Before someone points it out, I note that the plans come from before the time of the Second Vatican Council. But, as others have noted, the revolutionary views that exploded through the Church after the Council - claiming to act in its name and spirit - did not spring from nowhere, they were already making themselves felt in the Church.  I believe Pope Pius X had noticed them.


17 comments:

Lynda said...

There is nothing about this building which speaks of God and his revelation, or the liturgy of His Church. It doesn't conduce to reverence or worship.

Sixupman said...

Lynda:

That also applies to 're-ordered' churches!

Et Expecto said...

It sounded very noieey to me. Not right for prayer.

Patricius said...

"I note that the plans come from before the time of the Second Vatican Council"

This is very interesting indeed, Father. The building of the Metropolitan Cathedral of Liverpool was begun in 1962- over a year before the promulgation of Sacrosanctum Concilium. How could that be expressing the "spirit of the Council"? A while ago it occurred to me that Sacrosanctum Concilium could be read in part as an attempt by the Council Fathers to put the brakes on some of the ideas being promoted at the time by liturgical experts. This may be seen, for instance, in the concern to preserve Latin even before any vernacular translations had been introduced. It may also account for the consternation subsequently expressed by contemporary commentators (and participants!) like Cardinal Heenan.

Matthew Roth said...

Is it wrong to wish that these churches be blown up? And indeed, the whole town of Brasilia, as it is a manifestation of an odd mix of Marxism and contemporary philosophy on art? Of course we'd de-consecrate the churches first...

Marion (Mael Muire) said...

On the video, you can hear serious reverberation of even the smallest murmur from visitors, throughout the space. Acoustics for homilies and hymns must be a nightmare in that place. Yikes!

Nancy Danielson said...

Why the disturbing, rather than a Joyful Resurrection sculpture at The Paul VI Auditorium? Whose first reaction would not be to flee from, rather than move towards?

Anonymous said...

A great book on this subject is "Ugly as Sin" by Michael Rose.

Anonymous said...

Have you seen the spaceship Padre Pio Shrine in San Giovanni for his pilgrims? I think they only recently added an actual Crucifix at the front of the church. I'm quite certain Padre Pio is NOT pleased.

Gina said...

Can you say, "hideous?"

Anonymous said...

It is absolutely horrible. It looks to me like some kind of stadium suitable for rock concerts or for expositions of some sort. All sense of the sacred is totally absent. It should be demolished.

poetcomic1 said...

It is Enlightenment personified, a flood of naked light, harsh, unforgiving, no shadows, no tender dark recesses for the penitent and prodigal to linger.

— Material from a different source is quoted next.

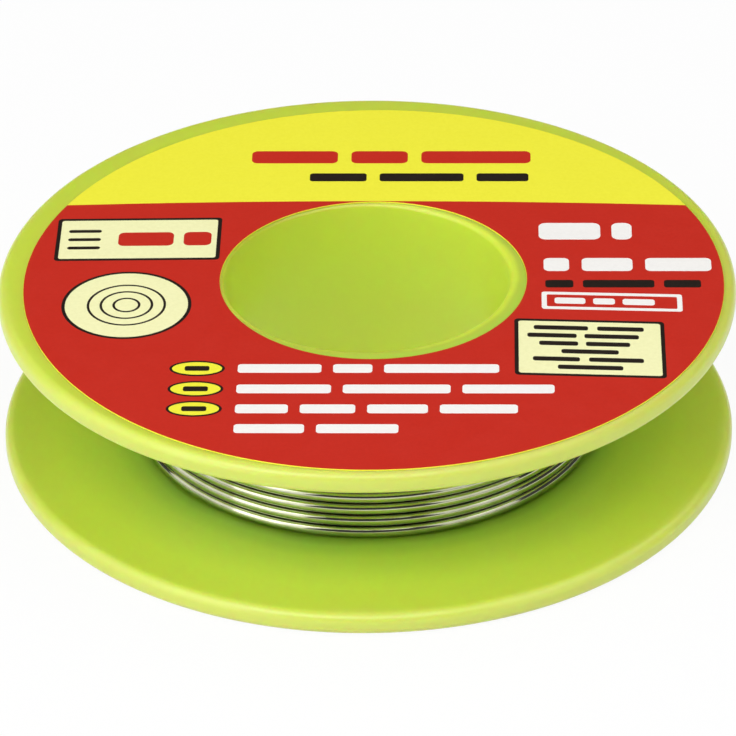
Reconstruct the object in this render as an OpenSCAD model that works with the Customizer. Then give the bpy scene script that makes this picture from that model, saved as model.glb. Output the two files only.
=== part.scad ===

It is the 'sensual flooding' of aggressive light not the 'breaking' of day or the perpetual twilight of the ancient places where the heart lives. It is HELL on earth. Do I give you the impression I don't like it?

Anonymous said...

sounds like, and looks like, an attraction on Sea World. Quite sad that the faithful have given their money for this.

David Wood said...

Because the plans for the Vatican II were in the works decades before it even happened. Might as well get a jump start on the new things before they become new things.

Side note: why in the world would someone from the 50's ask an athiest to design something for someone they don't believe in?

David Wood said...

Because the plans for Vatican II were in the works decades before the start of the council. But why would the Catholic Church ask an athiest to build a house of worship for someone they don't believe in? This is the kind of crap that you get. Same thing can be said about the churches we build now that baptists design, they have no concept of what heaven is suppose to look like.

Michael Furtaw said...

This type of architecture is more appropriate for museums, not a church. When designing a church, one needs to take in consideration the longevity of the design. Trendy "modern" designs will go out of style with twenty or so years. As this church may have once spoke "modern", it today makes you think of Logan’s Run.

David O'Neill said...

As has been said it rembles (in awfulness) the Cathedral of Christ the King in Liverpool.